Effects of glycosylation on protein structure and dynamics in ribonuclease B and some of its individual glycoforms

In an attempt to elucidate the role of carbohydrates on protein structure and dynamics in glycoproteins, ribonuclease B (RNase B), containing a single glycosylation site at Asn34, has been investigated and compared with the enzyme in the unglycosylated form (RNase A). RNase B consists of five glycoforms: Man 5 GlcNAc 2 , Man 6 GlcNAc 2 , Man 7 GlcNAc 2 , Man 8 GlcNAc 2 and Man 9 GlcNAc 2 (Man 5–9 GlcNAc 2 ). The individual glycoforms Man 1 GlcNAc 2 (synthetic) and Man 5 GlcNAc 2 of RNase B have been studied to ascertain any specific effects of the different oligosaccharides.
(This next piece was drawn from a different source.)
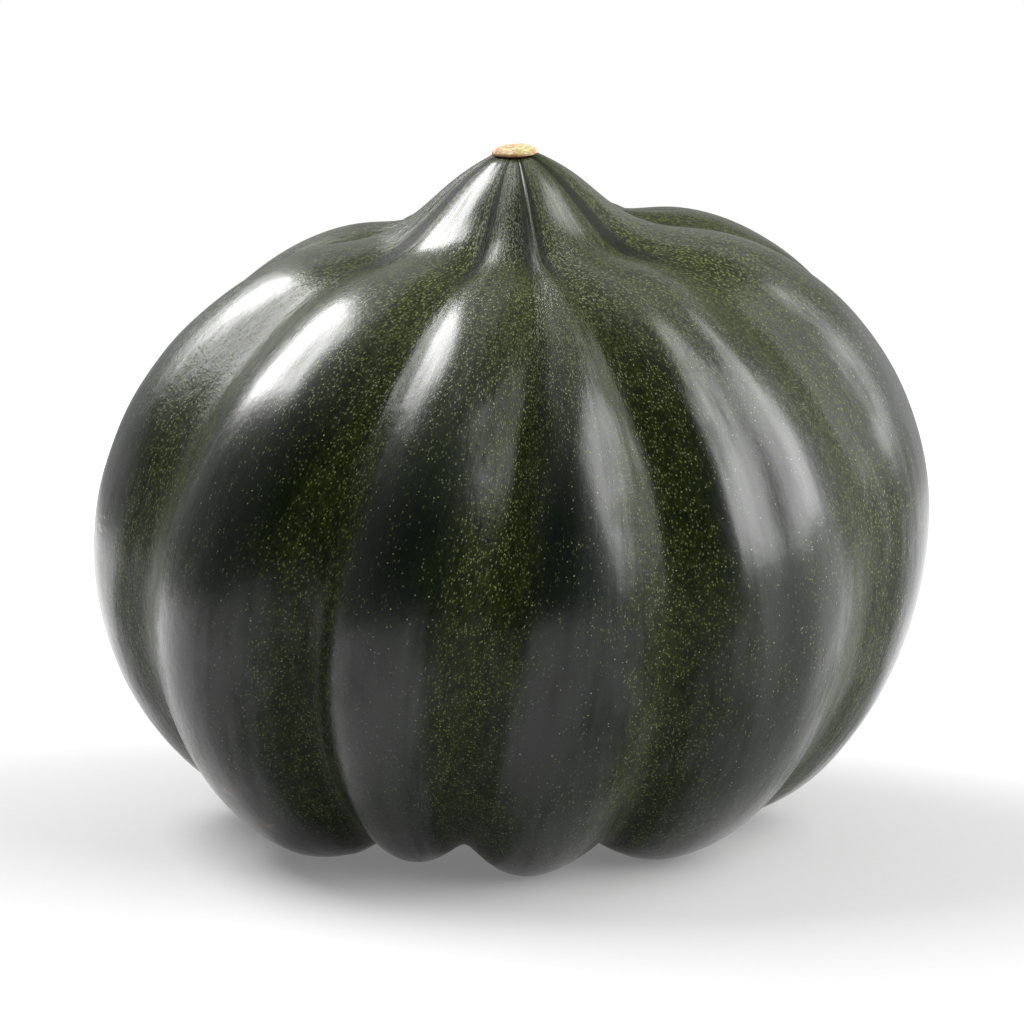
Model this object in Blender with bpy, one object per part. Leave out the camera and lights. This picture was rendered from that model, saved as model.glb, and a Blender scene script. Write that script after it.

NMR measurement of amide‐proton/deuterium exchange rates shows that glycosylation of the enzyme leads to the protection of amide‐proton resonances from solvent exchange for a large number of residues, both in the vicinity of the glycosylation site (e.g. residues 29–34 and 35) and remote from it (e.g. residues 57–61 and 75–76). In addition, residues 10–13, 32, 34 and 35, which are observed to be protected from exchange as a result of glycosylation in the individual glycoforms Man 1 GlcNAc 2 ‐RNase and Man 5 GlcNAc 2 ‐RNase (when compared with RNase A) are less protected in RNase B. This additional protection in the glycoforms Man 1 GlcNAc 2 ‐RNase and Man 5 GlcNAc 2 ‐RNase may arise from steric hindrance between the oligosaccharide and protein reducing solvent accessibility. The rates of solvent exchange of amide protons for residues 10–13, 32, 34 and 35 are dependent on the oligosaccharide moiety. The average amide‐proton/deuterium exchange rate in Man 6–9 GlcNAc 2 ‐ribonucleases for residues 10–13 and 35 is approximately three times greater than Man 5 GlcNAc 2 ‐ribonuclease, while for residues 32 and 34 it is approximately 7–11 times greater. CD analysis of RNase A and RNase B revealed the carbohydrate moiety to have a small stabilizing effect (approximately 5 kJ/mol) on the protein.